## START
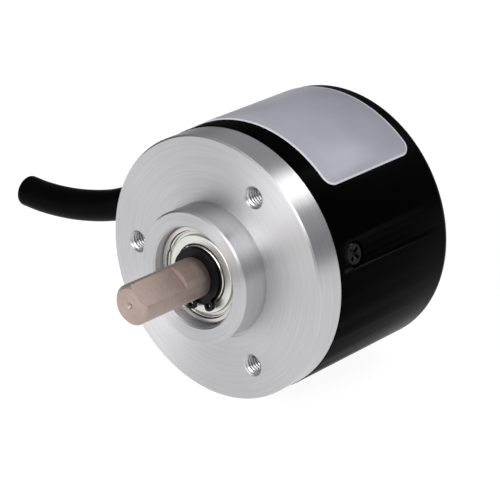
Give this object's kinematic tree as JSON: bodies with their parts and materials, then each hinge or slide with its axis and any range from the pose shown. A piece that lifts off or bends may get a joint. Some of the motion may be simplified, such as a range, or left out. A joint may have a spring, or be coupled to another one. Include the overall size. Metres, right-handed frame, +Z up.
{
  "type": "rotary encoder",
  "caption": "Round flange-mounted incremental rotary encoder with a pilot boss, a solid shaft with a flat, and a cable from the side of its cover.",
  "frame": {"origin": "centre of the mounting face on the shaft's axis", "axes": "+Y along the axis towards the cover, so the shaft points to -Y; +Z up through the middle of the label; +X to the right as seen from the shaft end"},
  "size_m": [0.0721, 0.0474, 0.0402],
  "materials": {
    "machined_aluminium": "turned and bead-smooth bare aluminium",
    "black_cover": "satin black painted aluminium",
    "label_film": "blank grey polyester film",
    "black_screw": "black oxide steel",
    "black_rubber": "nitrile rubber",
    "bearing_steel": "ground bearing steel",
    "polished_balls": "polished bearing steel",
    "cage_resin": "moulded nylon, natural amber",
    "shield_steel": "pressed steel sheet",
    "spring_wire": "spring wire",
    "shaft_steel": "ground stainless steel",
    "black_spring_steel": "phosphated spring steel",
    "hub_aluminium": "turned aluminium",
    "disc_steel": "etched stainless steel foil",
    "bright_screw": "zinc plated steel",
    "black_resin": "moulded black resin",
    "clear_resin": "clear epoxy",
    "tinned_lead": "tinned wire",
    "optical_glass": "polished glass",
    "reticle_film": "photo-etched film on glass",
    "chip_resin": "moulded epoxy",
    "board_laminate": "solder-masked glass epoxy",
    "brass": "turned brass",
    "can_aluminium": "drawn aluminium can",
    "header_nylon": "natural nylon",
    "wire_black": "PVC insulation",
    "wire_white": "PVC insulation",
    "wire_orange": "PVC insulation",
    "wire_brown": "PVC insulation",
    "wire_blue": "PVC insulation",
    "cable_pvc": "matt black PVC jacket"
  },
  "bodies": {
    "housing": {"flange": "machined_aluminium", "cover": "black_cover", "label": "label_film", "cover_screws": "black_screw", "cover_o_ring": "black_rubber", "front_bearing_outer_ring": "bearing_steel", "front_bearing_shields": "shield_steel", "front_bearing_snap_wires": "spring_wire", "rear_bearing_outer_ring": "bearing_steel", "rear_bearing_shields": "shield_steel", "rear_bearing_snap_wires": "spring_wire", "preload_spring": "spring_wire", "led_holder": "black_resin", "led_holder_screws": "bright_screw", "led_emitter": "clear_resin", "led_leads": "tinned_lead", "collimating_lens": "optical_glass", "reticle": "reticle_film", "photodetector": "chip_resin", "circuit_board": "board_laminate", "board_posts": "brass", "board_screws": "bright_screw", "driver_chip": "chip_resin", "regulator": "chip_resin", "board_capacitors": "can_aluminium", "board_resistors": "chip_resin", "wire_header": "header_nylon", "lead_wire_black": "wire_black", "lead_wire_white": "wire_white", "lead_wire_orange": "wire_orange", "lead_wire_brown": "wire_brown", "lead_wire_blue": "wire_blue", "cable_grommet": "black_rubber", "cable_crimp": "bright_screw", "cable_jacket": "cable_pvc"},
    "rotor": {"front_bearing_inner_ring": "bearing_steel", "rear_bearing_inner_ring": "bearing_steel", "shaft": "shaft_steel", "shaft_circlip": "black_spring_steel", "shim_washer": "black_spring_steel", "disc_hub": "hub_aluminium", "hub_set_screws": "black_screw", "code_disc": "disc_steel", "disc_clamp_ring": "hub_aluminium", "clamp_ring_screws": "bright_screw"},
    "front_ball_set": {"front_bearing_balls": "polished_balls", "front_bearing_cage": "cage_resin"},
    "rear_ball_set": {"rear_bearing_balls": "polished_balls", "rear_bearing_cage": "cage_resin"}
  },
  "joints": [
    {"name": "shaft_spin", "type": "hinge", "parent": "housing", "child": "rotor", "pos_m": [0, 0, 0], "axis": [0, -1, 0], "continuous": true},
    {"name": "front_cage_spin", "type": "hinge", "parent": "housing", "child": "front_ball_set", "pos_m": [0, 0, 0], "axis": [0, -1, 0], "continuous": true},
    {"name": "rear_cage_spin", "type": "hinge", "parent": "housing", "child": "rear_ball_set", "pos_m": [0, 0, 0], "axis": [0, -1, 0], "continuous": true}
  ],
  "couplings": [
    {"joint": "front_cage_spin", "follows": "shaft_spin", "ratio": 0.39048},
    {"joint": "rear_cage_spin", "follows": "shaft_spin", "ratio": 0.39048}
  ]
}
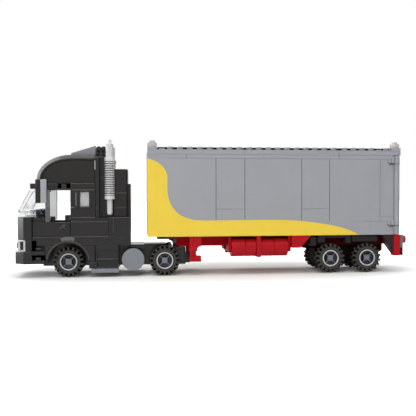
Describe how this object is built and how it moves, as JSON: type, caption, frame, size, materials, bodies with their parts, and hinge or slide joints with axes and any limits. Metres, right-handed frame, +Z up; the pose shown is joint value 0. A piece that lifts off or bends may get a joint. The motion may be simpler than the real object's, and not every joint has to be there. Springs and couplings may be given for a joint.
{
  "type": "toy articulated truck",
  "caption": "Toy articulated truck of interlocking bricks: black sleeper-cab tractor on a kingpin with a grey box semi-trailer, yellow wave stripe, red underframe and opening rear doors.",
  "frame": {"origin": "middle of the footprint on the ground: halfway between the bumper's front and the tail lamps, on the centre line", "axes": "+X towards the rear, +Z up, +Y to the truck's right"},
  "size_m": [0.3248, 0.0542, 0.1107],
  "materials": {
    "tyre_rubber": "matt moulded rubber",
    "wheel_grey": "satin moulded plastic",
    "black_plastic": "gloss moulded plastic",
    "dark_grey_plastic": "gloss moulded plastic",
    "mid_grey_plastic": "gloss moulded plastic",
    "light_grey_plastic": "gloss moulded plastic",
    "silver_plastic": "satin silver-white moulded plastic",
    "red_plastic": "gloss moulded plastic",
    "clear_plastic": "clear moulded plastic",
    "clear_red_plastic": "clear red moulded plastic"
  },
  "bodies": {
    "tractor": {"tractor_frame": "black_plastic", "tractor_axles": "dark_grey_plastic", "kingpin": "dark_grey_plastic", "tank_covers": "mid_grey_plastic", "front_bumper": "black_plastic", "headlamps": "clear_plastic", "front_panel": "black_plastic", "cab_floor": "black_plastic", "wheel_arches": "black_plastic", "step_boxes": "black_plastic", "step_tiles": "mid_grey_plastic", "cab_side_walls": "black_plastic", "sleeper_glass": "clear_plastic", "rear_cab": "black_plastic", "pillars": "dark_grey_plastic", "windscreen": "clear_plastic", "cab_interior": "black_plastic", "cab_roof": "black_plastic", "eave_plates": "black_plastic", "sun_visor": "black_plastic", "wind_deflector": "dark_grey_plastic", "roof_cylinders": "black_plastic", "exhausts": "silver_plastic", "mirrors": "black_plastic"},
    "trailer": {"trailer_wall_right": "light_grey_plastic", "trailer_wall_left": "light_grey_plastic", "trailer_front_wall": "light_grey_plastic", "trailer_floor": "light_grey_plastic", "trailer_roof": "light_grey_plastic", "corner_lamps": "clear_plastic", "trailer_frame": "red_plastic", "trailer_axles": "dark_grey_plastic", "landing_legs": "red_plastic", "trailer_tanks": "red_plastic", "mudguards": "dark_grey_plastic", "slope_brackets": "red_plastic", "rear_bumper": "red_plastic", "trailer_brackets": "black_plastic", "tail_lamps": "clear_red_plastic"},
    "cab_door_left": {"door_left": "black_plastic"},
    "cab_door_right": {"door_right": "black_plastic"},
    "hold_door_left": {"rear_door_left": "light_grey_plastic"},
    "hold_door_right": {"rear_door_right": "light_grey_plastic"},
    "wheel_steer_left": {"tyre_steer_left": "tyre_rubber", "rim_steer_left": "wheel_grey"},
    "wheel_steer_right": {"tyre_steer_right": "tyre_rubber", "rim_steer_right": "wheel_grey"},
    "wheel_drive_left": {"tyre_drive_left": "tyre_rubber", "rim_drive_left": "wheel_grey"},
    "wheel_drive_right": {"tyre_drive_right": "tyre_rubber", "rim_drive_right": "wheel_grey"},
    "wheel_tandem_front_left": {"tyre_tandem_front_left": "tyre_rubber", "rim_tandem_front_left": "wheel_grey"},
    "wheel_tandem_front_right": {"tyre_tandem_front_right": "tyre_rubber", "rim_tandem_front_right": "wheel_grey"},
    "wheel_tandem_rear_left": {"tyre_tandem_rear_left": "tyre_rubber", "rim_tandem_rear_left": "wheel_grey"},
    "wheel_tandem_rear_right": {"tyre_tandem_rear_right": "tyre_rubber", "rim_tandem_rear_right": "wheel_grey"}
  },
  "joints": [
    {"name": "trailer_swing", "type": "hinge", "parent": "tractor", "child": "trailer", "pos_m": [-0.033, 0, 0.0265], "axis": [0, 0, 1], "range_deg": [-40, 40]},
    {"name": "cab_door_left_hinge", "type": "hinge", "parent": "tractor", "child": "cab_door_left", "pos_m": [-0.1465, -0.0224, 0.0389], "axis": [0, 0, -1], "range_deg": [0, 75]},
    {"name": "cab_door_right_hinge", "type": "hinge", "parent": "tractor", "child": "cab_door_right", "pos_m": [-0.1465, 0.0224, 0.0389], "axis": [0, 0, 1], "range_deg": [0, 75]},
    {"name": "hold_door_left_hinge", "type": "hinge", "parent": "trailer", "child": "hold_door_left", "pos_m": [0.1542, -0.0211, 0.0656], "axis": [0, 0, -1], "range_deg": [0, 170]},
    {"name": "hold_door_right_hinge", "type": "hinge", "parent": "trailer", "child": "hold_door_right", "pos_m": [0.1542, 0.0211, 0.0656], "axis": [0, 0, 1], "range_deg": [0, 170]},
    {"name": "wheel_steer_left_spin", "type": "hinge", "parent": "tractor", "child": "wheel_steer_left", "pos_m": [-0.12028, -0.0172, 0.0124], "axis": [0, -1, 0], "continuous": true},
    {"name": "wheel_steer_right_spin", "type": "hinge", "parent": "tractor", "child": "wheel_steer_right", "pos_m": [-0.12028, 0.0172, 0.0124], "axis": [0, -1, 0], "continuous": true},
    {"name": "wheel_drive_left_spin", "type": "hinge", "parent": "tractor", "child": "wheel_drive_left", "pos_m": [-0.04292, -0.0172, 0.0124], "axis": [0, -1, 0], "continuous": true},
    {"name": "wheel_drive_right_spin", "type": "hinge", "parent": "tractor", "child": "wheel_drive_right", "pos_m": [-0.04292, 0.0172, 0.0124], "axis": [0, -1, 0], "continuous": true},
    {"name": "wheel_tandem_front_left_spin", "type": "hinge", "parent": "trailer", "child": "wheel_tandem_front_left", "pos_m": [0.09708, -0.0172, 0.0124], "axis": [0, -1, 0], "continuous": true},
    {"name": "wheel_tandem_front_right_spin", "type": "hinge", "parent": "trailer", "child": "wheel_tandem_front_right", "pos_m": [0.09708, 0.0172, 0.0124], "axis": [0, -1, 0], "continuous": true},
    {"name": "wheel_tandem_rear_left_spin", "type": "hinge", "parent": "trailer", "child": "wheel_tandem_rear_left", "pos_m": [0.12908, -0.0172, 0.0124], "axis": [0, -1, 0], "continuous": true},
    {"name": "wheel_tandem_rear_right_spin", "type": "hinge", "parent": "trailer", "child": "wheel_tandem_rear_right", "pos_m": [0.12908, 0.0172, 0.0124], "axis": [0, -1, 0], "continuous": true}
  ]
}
## END
Copy and report every line where the word "their" is present.

Give this object's kinematic tree as JSON: bodies with their parts and materials, then each hinge or slide with its axis and any range from the pose shown. A piece that lifts off or bends may get a joint. Some of the motion may be simplified, such as a range, or left out. A joint may have a spring, or be coupled to another one. Include the overall size. Metres, right-handed frame, +Z up.
Describe how this object is built and how it moves, as JSON: type, caption, frame, size, materials, bodies with their parts, and hinge or slide joints with axes and any limits. Metres, right-handed frame, +Z up; the pose shown is joint value 0. A piece that lifts off or bends may get a joint. The motion may be simpler than the real object's, and not every joint has to be there. Springs and couplings may be given for a joint.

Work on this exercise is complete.